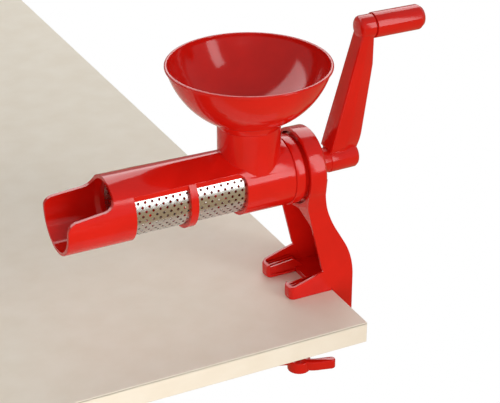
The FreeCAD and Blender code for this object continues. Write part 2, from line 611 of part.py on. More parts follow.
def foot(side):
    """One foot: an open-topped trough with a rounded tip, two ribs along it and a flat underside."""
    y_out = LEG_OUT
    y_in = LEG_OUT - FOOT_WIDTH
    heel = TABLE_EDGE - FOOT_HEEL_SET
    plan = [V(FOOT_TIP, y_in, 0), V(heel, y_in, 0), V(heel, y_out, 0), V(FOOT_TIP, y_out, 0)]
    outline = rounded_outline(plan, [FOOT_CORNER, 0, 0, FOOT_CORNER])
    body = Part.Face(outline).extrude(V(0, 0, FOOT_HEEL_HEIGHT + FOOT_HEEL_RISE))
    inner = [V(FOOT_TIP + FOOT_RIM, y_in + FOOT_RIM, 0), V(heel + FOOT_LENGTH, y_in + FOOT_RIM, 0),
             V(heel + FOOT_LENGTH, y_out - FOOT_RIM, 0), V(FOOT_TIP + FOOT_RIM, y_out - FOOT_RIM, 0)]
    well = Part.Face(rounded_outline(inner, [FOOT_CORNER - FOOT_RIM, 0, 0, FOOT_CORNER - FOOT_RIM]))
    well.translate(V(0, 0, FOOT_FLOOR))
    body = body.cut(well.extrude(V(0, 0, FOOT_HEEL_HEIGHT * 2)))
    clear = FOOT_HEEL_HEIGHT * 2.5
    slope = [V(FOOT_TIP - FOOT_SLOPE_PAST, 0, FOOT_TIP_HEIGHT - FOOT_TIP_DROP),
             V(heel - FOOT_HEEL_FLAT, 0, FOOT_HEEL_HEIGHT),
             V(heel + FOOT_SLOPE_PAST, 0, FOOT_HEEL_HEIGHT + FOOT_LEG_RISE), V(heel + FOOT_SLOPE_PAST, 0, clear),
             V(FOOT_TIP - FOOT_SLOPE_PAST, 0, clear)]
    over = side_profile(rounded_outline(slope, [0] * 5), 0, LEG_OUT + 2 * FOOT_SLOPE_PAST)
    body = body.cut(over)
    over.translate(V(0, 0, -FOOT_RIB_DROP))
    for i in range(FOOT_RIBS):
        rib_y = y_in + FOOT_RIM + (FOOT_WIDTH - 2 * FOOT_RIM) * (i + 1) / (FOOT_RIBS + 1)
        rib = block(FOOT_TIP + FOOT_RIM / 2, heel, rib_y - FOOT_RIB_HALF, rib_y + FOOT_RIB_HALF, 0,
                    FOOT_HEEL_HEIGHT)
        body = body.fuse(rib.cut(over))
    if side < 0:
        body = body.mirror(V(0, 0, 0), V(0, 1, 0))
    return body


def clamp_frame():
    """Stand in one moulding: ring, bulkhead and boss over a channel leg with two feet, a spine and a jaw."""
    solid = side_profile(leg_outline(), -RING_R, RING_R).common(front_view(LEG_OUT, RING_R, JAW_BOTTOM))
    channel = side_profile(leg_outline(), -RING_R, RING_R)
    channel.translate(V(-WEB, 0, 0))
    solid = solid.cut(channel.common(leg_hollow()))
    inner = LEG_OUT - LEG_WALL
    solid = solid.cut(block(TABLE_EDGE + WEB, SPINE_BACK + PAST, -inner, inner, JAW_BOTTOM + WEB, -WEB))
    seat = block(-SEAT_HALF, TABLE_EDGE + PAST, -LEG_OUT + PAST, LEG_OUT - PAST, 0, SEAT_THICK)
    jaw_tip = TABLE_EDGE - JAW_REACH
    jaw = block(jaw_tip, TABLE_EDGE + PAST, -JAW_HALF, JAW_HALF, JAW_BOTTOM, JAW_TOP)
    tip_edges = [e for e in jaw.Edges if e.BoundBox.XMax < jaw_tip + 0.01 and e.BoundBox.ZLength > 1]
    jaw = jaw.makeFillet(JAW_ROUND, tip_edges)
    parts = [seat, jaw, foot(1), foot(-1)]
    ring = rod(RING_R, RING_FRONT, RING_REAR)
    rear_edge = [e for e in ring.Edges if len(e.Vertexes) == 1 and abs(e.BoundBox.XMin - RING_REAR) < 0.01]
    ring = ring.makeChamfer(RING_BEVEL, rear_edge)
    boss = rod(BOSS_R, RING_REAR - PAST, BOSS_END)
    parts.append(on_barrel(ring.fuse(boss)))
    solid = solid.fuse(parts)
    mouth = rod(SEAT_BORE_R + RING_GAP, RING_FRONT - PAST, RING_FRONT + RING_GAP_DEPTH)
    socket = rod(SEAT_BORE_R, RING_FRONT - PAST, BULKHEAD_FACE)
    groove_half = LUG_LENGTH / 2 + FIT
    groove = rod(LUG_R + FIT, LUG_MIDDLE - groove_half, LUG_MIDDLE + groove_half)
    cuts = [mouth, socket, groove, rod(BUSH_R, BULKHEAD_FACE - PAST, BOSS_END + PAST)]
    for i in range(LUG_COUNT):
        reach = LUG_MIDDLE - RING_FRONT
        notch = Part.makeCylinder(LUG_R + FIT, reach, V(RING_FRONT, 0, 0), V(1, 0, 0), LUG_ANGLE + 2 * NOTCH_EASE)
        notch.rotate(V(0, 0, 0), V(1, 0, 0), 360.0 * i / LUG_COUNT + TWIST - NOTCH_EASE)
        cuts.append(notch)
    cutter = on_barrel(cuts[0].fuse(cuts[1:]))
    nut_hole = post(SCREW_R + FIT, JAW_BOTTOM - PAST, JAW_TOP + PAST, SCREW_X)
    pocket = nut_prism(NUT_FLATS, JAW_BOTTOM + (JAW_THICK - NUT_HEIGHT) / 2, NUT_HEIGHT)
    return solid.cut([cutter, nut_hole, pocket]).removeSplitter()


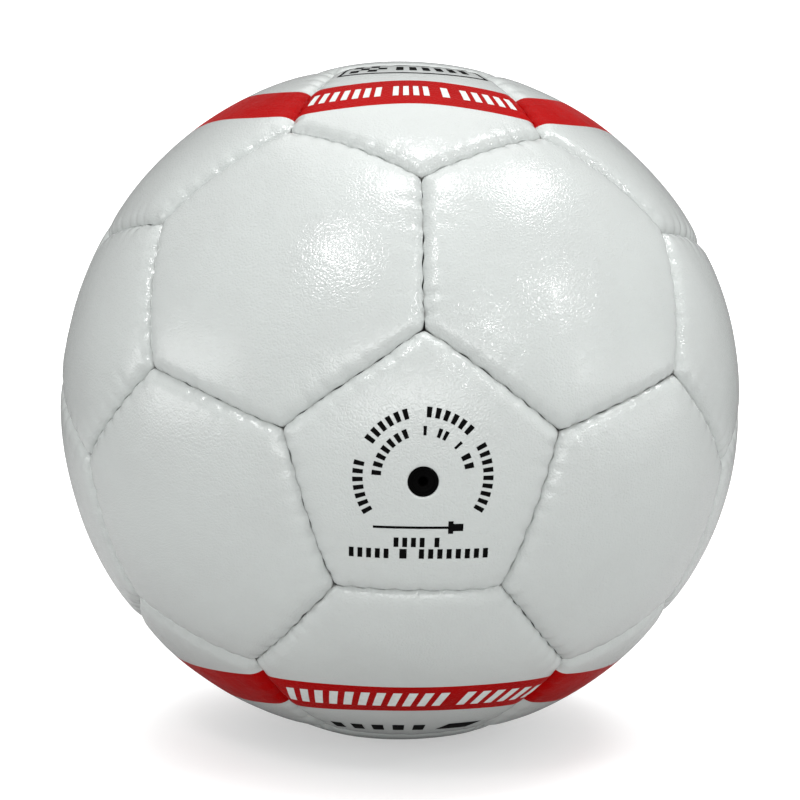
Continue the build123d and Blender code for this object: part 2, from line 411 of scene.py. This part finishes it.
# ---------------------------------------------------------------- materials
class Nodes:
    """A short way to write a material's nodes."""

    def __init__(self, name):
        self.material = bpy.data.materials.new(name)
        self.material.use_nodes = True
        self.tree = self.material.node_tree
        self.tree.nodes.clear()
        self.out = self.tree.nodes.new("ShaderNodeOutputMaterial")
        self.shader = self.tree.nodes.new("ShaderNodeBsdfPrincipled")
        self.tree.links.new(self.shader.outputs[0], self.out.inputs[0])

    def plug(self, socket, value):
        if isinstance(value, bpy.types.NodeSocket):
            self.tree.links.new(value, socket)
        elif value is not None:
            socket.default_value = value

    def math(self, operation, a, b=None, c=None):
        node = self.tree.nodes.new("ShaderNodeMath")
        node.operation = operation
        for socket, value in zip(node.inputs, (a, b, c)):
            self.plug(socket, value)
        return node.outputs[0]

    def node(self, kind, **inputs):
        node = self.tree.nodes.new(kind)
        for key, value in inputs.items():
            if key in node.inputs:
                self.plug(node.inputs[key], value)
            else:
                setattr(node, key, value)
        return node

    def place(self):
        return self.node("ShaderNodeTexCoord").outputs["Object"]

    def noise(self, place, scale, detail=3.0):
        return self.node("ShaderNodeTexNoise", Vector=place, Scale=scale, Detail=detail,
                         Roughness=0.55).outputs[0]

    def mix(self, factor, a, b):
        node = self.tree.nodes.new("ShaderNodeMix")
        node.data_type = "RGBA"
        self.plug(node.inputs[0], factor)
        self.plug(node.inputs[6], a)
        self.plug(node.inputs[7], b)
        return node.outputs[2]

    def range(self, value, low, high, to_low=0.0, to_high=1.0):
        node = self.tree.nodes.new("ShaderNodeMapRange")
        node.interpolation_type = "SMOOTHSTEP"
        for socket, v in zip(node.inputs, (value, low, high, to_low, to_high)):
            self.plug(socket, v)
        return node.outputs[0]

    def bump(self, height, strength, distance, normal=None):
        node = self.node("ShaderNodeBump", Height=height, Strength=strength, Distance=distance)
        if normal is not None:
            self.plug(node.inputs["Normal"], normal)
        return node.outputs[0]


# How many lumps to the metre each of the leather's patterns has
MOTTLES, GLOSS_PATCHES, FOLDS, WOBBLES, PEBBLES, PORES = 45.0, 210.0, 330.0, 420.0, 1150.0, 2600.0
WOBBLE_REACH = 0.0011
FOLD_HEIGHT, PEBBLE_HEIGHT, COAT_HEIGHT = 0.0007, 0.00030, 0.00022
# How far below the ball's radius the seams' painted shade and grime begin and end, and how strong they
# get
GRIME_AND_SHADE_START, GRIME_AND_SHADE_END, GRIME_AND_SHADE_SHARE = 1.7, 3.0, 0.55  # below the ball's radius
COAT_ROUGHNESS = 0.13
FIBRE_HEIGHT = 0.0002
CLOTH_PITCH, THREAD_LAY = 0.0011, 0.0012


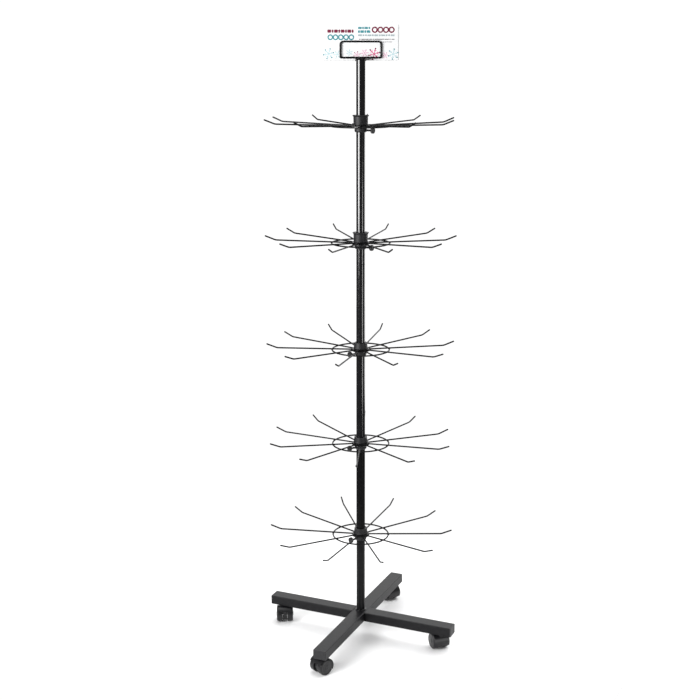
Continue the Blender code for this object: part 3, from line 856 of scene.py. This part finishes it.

• GIVEN INSTRUCTION
Please write out the material word for word from its first line through the line holding "return body", including both, and no line past it.

• EXPECTED ANSWER
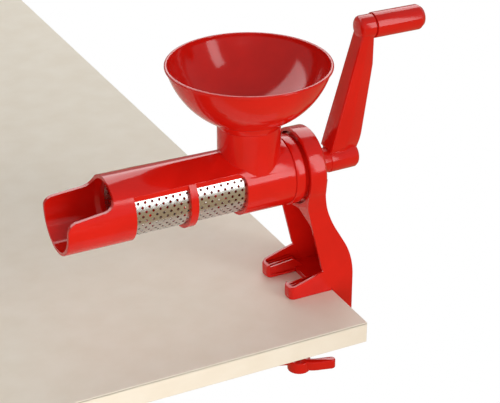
The FreeCAD and Blender code for this object continues. Write part 2, from line 611 of part.py on. More parts follow.
def foot(side):
    """One foot: an open-topped trough with a rounded tip, two ribs along it and a flat underside."""
    y_out = LEG_OUT
    y_in = LEG_OUT - FOOT_WIDTH
    heel = TABLE_EDGE - FOOT_HEEL_SET
    plan = [V(FOOT_TIP, y_in, 0), V(heel, y_in, 0), V(heel, y_out, 0), V(FOOT_TIP, y_out, 0)]
    outline = rounded_outline(plan, [FOOT_CORNER, 0, 0, FOOT_CORNER])
    body = Part.Face(outline).extrude(V(0, 0, FOOT_HEEL_HEIGHT + FOOT_HEEL_RISE))
    inner = [V(FOOT_TIP + FOOT_RIM, y_in + FOOT_RIM, 0), V(heel + FOOT_LENGTH, y_in + FOOT_RIM, 0),
             V(heel + FOOT_LENGTH, y_out - FOOT_RIM, 0), V(FOOT_TIP + FOOT_RIM, y_out - FOOT_RIM, 0)]
    well = Part.Face(rounded_outline(inner, [FOOT_CORNER - FOOT_RIM, 0, 0, FOOT_CORNER - FOOT_RIM]))
    well.translate(V(0, 0, FOOT_FLOOR))
    body = body.cut(well.extrude(V(0, 0, FOOT_HEEL_HEIGHT * 2)))
    clear = FOOT_HEEL_HEIGHT * 2.5
    slope = [V(FOOT_TIP - FOOT_SLOPE_PAST, 0, FOOT_TIP_HEIGHT - FOOT_TIP_DROP),
             V(heel - FOOT_HEEL_FLAT, 0, FOOT_HEEL_HEIGHT),
             V(heel + FOOT_SLOPE_PAST, 0, FOOT_HEEL_HEIGHT + FOOT_LEG_RISE), V(heel + FOOT_SLOPE_PAST, 0, clear),
             V(FOOT_TIP - FOOT_SLOPE_PAST, 0, clear)]
    over = side_profile(rounded_outline(slope, [0] * 5), 0, LEG_OUT + 2 * FOOT_SLOPE_PAST)
    body = body.cut(over)
    over.translate(V(0, 0, -FOOT_RIB_DROP))
    for i in range(FOOT_RIBS):
        rib_y = y_in + FOOT_RIM + (FOOT_WIDTH - 2 * FOOT_RIM) * (i + 1) / (FOOT_RIBS + 1)
        rib = block(FOOT_TIP + FOOT_RIM / 2, heel, rib_y - FOOT_RIB_HALF, rib_y + FOOT_RIB_HALF, 0,
                    FOOT_HEEL_HEIGHT)
        body = body.fuse(rib.cut(over))
    if side < 0:
        body = body.mirror(V(0, 0, 0), V(0, 1, 0))
    return body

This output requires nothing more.